Pianist and psychotherapist Marilyn Lerner merges her two professional pursuits in a show with the New Upstream Ensemble, premiering this weekend at the James Dunn Theatre.
Lerner’s composition—combining written score and improvisation—is called Ding un Sich, a phrase taken from psychotherapy. Translated from German, the phrase means “the thing itself,” explains Lerner, from home in Toronto. “They’re the things that can’t be subjectively known.” They’re the things that are felt but not easily explained in words at all.

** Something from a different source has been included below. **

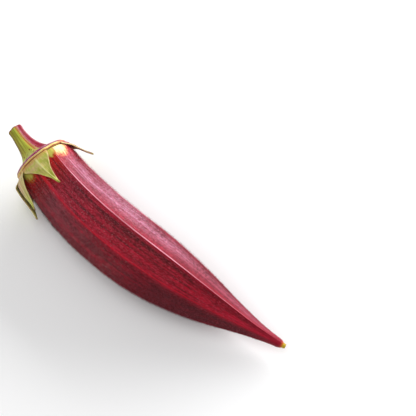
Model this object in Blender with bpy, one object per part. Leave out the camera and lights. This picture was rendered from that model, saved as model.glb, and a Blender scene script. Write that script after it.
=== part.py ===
"""Okra pod, picked and lying on its side: the ridged pod, its cut stem with the cap, five sepals.

The pod's axis is one cubic curve from the calyx to the tip. Every piece is drawn around that axis:
a distance along it from the calyx (negative up the stem), an angle around it from straight up
towards -Y, and a radius. X runs along the pod, from the stem to the tip, and Z is up.
"""
import math

import bmesh
import bpy
from mathutils import Vector

MM = 0.001

# Pod axis: the two ends of a cubic curve, and the two points that pull it into its gentle bend
AXIS_CALYX = Vector((-56.4, 4.3, 14.6)) * MM
AXIS_CALYX_PULL = Vector((-33.9, -0.1, 8.4)) * MM
AXIS_TIP_PULL = Vector((-16.0, -7.9, 17.6)) * MM
AXIS_TIP = Vector((50.1, 4.0, 3.6)) * MM
AXIS_SAMPLES = 240

# Pod: radius over the ridges at each tenth of its length, and the ridges' angles around it
POD_RADII = [r * MM for r in (11.3, 11.6, 12.2, 12.5, 12.6, 12.2, 11.0, 8.9, 6.0, 3.2, 1.4)]
RIDGE_ANGLES = (-62, -12, 34, 90, 152, 207, 253)
POD_TWIST = 5.0            # turn of the ridges from the calyx to the tip, in degrees
UNTWISTED_SHARE = 0.45     # share of the length at which the ridges stand at the angles above
FACET_DIP = 0.095          # how far the middle of a facet lies inside the ridges, over the radius
RIDGE_BLUNTNESS = 0.35     # 0 for a knife edge, 1 for a soft wave
CELLS_PER_FACET = 6
POD_RINGS = 34
TIP_SMOOTHING = 0.06       # share of the length over which the ridges fade out at the tip
# Rounding where the pod's wall turns in under the cap: (distance, share of the radius)
SHOULDER = [(0.0, 0.86), (0.35 * MM, 0.95), (1.4 * MM, 1.0)]
# The dried end of the flower's style: (distance past the end of the axis, radius)
STUB = [(-0.3 * MM, 1.17 * MM), (0.0, 0.9 * MM), (1.2 * MM, 0.72 * MM)]

# Stem and cap, both in millimetres: (height above the calyx plane, radius). The cap starts 0.3 mm
# above that plane, so it stays clear of the pod and of the sepals.
STEM_PROFILE = [
    (0.3, 9.2), (0.35, 10.4), (0.6, 10.95), (1.0, 11.1), (1.5, 11.0), (2.1, 10.6), (2.7, 9.9),
    (3.3, 8.4), (4.0, 6.7), (5.0, 5.3), (6.4, 4.5), (8.0, 3.75), (10.0, 3.15), (12.4, 2.75),
    (15.0, 2.55), (17.1, 2.6), (17.8, 2.2),
]
STEM_NECK_HEIGHT = 5.0      # the cap's cone ends and the five-cornered stem begins here
STEM_SIDES = 30
STEM_CORNERS = 5
STEM_CORNER_HEIGHT = 0.07
STEM_CORNER_ANGLE = 10.0
STEM_OFFSET = 0.8 * MM      # the stem stands a little off the cap's middle, towards this angle
STEM_OFFSET_ANGLE = 113.0

# Sepals: the angle around the pod, the swing of the tip to one side, and how far the base reaches
# to each side, in degrees; then the length, the belly of the base and the lift of the tip off the
# pod, in millimetres. Between the last sepal and the first the pod's shoulder stays bare.
SEPALS = [
    (20.0, -8.0, 24.0, 34.0, 15.6, 0.3, 0.8),
    (75.0, 4.5, 19.0, 17.0, 13.8, 0.8, 1.0),
    (114.0, -3.0, 20.0, 38.0, 13.4, 1.9, 0.9),
    (206.0, 16.0, 50.0, 48.0, 12.0, 0.0, 0.3),
    (289.0, 16.5, 31.0, 29.0, 12.2, 0.4, 4.3),
]
SEPAL_BELLY_SHARE = 0.2     # share of the length over which the base swells to its full belly
SEPAL_THICKNESS = 0.7 * MM
SEPAL_TIP_THICKNESS = 0.35 * MM
SEPAL_CLEARANCE = 0.45 * MM   # between a sepal and the pod's ridges
SEPAL_TUCK = 0.7 * MM         # how far the base tucks in behind the pod's rounded shoulder
SEPAL_EDGE_THINNING = 0.35
SEPAL_BAND = 0.1            # share of the length over which the sepals run side by side
SEPAL_POINT_WIDTH = 0.068   # widths as shares of the base's
SEPAL_TIP_WIDTH = 0.012
SEPAL_ROWS = 10
SEPAL_COLUMNS = 8

# How the pod settles on a flat surface: a turn about X and a turn about Y, in degrees
SETTLE_ROLL = 0.78
SETTLE_PITCH = -1.32


def clear_scene():
    for thing in list(bpy.data.objects):
        bpy.data.objects.remove(thing)


def make_material(name, colour, roughness):
    material = bpy.data.materials.new(name)
    material.use_nodes = True
    shader = material.node_tree.nodes["Principled BSDF"]
    shader.inputs["Base Color"].default_value = (*colour, 1.0)
    shader.inputs["Roughness"].default_value = roughness
    shader.inputs["Metallic"].default_value = 0.0
    return material


def axis_point(t):
    s = 1.0 - t
    return (AXIS_CALYX * s ** 3 + AXIS_CALYX_PULL * 3 * s * s * t
            + AXIS_TIP_PULL * 3 * s * t * t + AXIS_TIP * t ** 3)


def measure_axis():
    """Points along the axis, and the distance from the calyx to each."""
    points = [axis_point(i / AXIS_SAMPLES) for i in range(AXIS_SAMPLES + 1)]
    distances = [0.0]
    for before, after in zip(points, points[1:]):
        distances.append(distances[-1] + (after - before).length)
    return points, distances


AXIS_POINTS, AXIS_DISTANCES = measure_axis()
POD_LENGTH = AXIS_DISTANCES[-1]


def axis_frame(distance):
    """Centre, direction, upward and sideways vectors at a distance; straight beyond both ends."""
    inside = min(max(distance, 0.0), POD_LENGTH)
    i = 0
    while i < AXIS_SAMPLES - 1 and AXIS_DISTANCES[i + 1] < inside:
        i += 1
    step = AXIS_POINTS[i + 1] - AXIS_POINTS[i]
    share = (inside - AXIS_DISTANCES[i]) / step.length
    before = AXIS_POINTS[max(i - 1, 0)]
    after = AXIS_POINTS[min(i + 2, AXIS_SAMPLES)]
    along = (after - before).normalized()
    centre = AXIS_POINTS[i] + step * share + along * (distance - inside)
    up = (Vector((0, 0, 1)) - along * along.z).normalized()
    side = along.cross(up)
    return centre, along, up, side


def around_axis(distance, degrees, radius):
    centre, _, up, side = axis_frame(distance)
    turn = math.radians(degrees)
    return centre + (up * math.cos(turn) + side * math.sin(turn)) * radius


def pod_radius(distance):
    """Radius over the ridges: a smooth curve through the values at each tenth of the length."""
    last = len(POD_RADII) - 1
    place = min(max(distance / POD_LENGTH, 0.0), 1.0) * last
    i = min(int(place), last - 1)
    t = place - i
    before = POD_RADII[max(i - 1, 0)]
    here, there = POD_RADII[i], POD_RADII[i + 1]
    after = POD_RADII[min(i + 2, last)]
    slope_here = (there - before) / 2
    slope_there = (after - here) / 2
    return (here * (2 * t ** 3 - 3 * t * t + 1) + slope_here * (t ** 3 - 2 * t * t + t)
            + there * (3 * t * t - 2 * t ** 3) + slope_there * (t ** 3 - t * t))


def facet_dip(distance, share):
    """Share of the radius lost between two ridges; it fades out at the rounded tip."""
    fade = min(1.0, (POD_LENGTH - distance) / (TIP_SMOOTHING * POD_LENGTH))
    flat = 4 * share * (1 - share)
    wave = (1 - math.cos(2 * math.pi * share)) / 2
    return FACET_DIP * fade * ((1 - RIDGE_BLUNTNESS) * flat + RIDGE_BLUNTNESS * wave)


def section_angles():
    """Every section's points: (angle, share of the way from one ridge to the next)."""
    points = []
    for i, start in enumerate(RIDGE_ANGLES):
        end = RIDGE_ANGLES[(i + 1) % len(RIDGE_ANGLES)]
        if end < start:
            end += 360
        for j in range(CELLS_PER_FACET):
            share = j / CELLS_PER_FACET
            points.append((start + (end - start) * share, share))
    return points


def loft(name, rings, material):
    """One closed body through rings of points, each ring going the same way round."""
    shape = bmesh.new()
    loops = [[shape.verts.new(point) for point in ring] for ring in rings]
    count = len(loops[0])
    for low, high in zip(loops, loops[1:]):
        for i in range(count):
            j = (i + 1) % count
            shape.faces.new((low[i], low[j], high[j], high[i]))
    shape.faces.new(list(reversed(loops[0])))
    shape.faces.new(loops[-1])
    bmesh.ops.recalc_face_normals(shape, faces=shape.faces)
    return add_object(name, shape, material)


def add_object(name, shape, material):
    mesh = bpy.data.meshes.new(name)
    shape.to_mesh(mesh)
    shape.free()
    mesh.shade_smooth()
    mesh.set_sharp_from_angle(angle=math.radians(40))
    mesh.materials.append(material)
    thing = bpy.data.objects.new(name, mesh)
    bpy.context.scene.collection.objects.link(thing)
    return thing


def make_pod():
    angles = section_angles()

    def ring(distance, scale):
        radius = pod_radius(distance) * scale
        twist = POD_TWIST * (distance / POD_LENGTH - UNTWISTED_SHARE)
        return [around_axis(distance, angle + twist, radius * (1 - facet_dip(distance, share)))
                for angle, share in angles]

    rings = [ring(distance, scale) for distance, scale in SHOULDER]
    start = SHOULDER[-1][0]
    for i in range(1, POD_RINGS):
        rings.append(ring(start + (POD_LENGTH - start) * i / POD_RINGS, 1.0))
    for past_end, radius in STUB:
        rings.append([around_axis(POD_LENGTH + past_end, angle, radius) for angle, _ in angles])
    return loft("pod", rings, make_material("pod_skin", (0.24, 0.012, 0.03), 0.5))


def make_stem():
    """The cap over the pod's end, its rim, and the five-cornered stem that it flares into."""
    rings = []
    for height, radius in STEM_PROFILE:
        share = min(1.0, height / STEM_NECK_HEIGHT)
        corners = STEM_CORNER_HEIGHT * share ** 2
        middle = around_axis(-height * MM, STEM_OFFSET_ANGLE, STEM_OFFSET * share)
        shift = middle - around_axis(-height * MM, 0.0, 0.0)
        ring = []
        for i in range(STEM_SIDES):
            angle = 360 * i / STEM_SIDES
            wave = math.cos(math.radians(STEM_CORNERS * (angle - STEM_CORNER_ANGLE)))
            ring.append(around_axis(-height * MM, angle, radius * MM * (1 + corners * wave)) + shift)
        rings.append(ring)
    return loft("stem", rings, make_material("stem_green", (0.36, 0.42, 0.10), 0.55))


def sepal_width(along):
    """Width at a share of the length, 1 at the base: a lobe with hollow sides and a long point."""
    narrowing = max(0.0, along - SEPAL_BAND) / (1 - SEPAL_BAND)
    lobe = (1 - narrowing) ** 1.5
    point = 1 - narrowing ** 4
    return (1 - SEPAL_POINT_WIDTH - SEPAL_TIP_WIDTH) * lobe + SEPAL_POINT_WIDTH * point + SEPAL_TIP_WIDTH


def make_sepal(number, material):
    """A pointed lobe that hangs from under the cap's rim, over the pod's shoulder."""
    angle, swing, reach_before, reach_after, length, belly, lift = SEPALS[number]

    def point(row, column, outer):
        along = row / SEPAL_ROWS
        across = 2 * column / SEPAL_COLUMNS - 1
        reach = reach_before if across < 0 else reach_after
        degrees = angle + swing * along ** 1.5 + reach * sepal_width(along) * across
        distance = length * MM * along
        curl = (lift * along ** 2 + belly * min(1.0, along / SEPAL_BELLY_SHARE)) * MM
        thickness = SEPAL_THICKNESS + (SEPAL_TIP_THICKNESS - SEPAL_THICKNESS) * along
        rim = 1 - SEPAL_EDGE_THINNING * across * across
        radius = pod_radius(distance) + SEPAL_CLEARANCE + curl
        if row == 0:
            radius -= SEPAL_TUCK
        if outer:
            radius += thickness * rim
        return around_axis(distance, degrees, radius)

    rings = []
    for row in range(SEPAL_ROWS + 1):
        inner = [point(row, column, False) for column in range(SEPAL_COLUMNS + 1)]
        outer = [point(row, column, True) for column in range(SEPAL_COLUMNS + 1)]
        rings.append(inner + outer[::-1])
    return loft(f"sepal_{number + 1}", rings, material)


def settle(pieces):
    """Turn the pod to where it rests, and set it on Z = 0, centred over the origin."""
    rest = bpy.data.objects.new("rest", None)
    bpy.context.scene.collection.objects.link(rest)
    rest.rotation_euler = (math.radians(SETTLE_ROLL), math.radians(SETTLE_PITCH), 0)
    turn = rest.rotation_euler.to_matrix()
    points = [turn @ v.co for piece in pieces for v in piece.data.vertices]
    low = Vector([min(p[k] for p in points) for k in range(3)])
    high = Vector([max(p[k] for p in points) for k in range(3)])
    rest.location = (-(low.x + high.x) / 2, -(low.y + high.y) / 2, -low.z)
    for piece in pieces:
        piece.parent = rest


def main():
    clear_scene()
    pieces = [make_pod(), make_stem()]
    sepal_green = make_material("sepal_green", (0.42, 0.42, 0.16), 0.6)
    pieces += [make_sepal(number, sepal_green) for number in range(len(SEPALS))]
    settle(pieces)


main()
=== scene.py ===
"""Finish of a burgundy okra pod lying on its side: skin, hairs, stem with its cap, and sepals.

Every piece is modelled straight along X, the calyx at X = 0 and the tip at POD_LENGTH, and a
curve then bends it onto the pod's axis. Angles around the pod count from straight up towards -Y.
Lengths are in millimetres until MM makes metres of them, and angles are in degrees.
"""
import math

import bpy
import numpy as np
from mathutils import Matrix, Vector


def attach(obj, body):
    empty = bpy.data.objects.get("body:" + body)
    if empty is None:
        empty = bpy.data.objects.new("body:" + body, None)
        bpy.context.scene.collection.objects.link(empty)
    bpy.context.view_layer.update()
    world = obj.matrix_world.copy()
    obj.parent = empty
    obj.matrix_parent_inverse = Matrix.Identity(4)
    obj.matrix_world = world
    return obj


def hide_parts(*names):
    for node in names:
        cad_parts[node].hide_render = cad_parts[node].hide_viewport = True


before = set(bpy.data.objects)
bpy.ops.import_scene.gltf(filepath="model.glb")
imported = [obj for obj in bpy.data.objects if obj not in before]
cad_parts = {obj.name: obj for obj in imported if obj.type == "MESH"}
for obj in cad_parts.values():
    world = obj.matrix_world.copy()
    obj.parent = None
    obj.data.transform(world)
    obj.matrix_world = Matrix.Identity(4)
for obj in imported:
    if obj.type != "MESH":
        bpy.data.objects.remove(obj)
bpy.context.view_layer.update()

MM = 0.001
TABLE_GAP = 0.02 * MM       # nothing comes nearer to the table's top than this

# Axis of the pod: a cubic curve from the calyx to the tip, and the points that pull it
AXIS_CALYX = Vector((-45.09, 3.49, 13.26)) * MM
AXIS_CALYX_PULL = Vector((-22.45, -0.83, 7.53)) * MM
AXIS_TIP_PULL = Vector((-4.77, -8.75, 17.03)) * MM
AXIS_TIP = Vector((61.63, 3.34, 4.72)) * MM
POD_LENGTH = 108.3

# Pod: radius over the ridges at each tenth of the length, and the ridges' angles
POD_RADII = (11.3, 11.6, 12.2, 12.5, 12.6, 12.2, 11.0, 8.9, 6.0, 3.2, 1.4)
RIDGE_ANGLES = (-61.2, -11.2, 32.8, 90.8, 152.8, 207.8, 253.8)
RIDGE_REDNESS = (0.25, 0.85, 1.0, 0.30, 0.60, 0.50, 0.60)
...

This is par for the course for an musician who collaborates with poets—including Patrick Friesen. “There’s a connection I can’t really articulate,” Lerner says of poetry and its place in her oeuvre. Each of the four parts of Ding un Sich takes its name and thematic cue from a concept in psychotherapy. For example, “Wit Work” sprung from the practice of using jokes or humour in therapy. Freudian slips, Lerner mentions, are a type of wit work. “I wrote a piece that was much faster.” Another piece is called “Figure and Ground.” What is in the fore, and what is in the back provide the structure of that composition.
Lerner’s compositional style is mobile. “Some music is done away from the piano, walking down the street or taking a swim.” It takes special players to understand and appreciate this—to go with the flow, so to speak. Founded in 1990, the New Upstream Ensemble will outfit Lerner’s vision on stage. The ensemble is made up of original members Paul Cram (tenor sax and clarinet) and Jeff Reilly (bass clarinet), with new players Lee Park (violin), Rick Waychesko (trumpet), Lukas Pearse (bass) and David Burton (drums).
“We’re trying to create a new vocabulary,” Lerner says.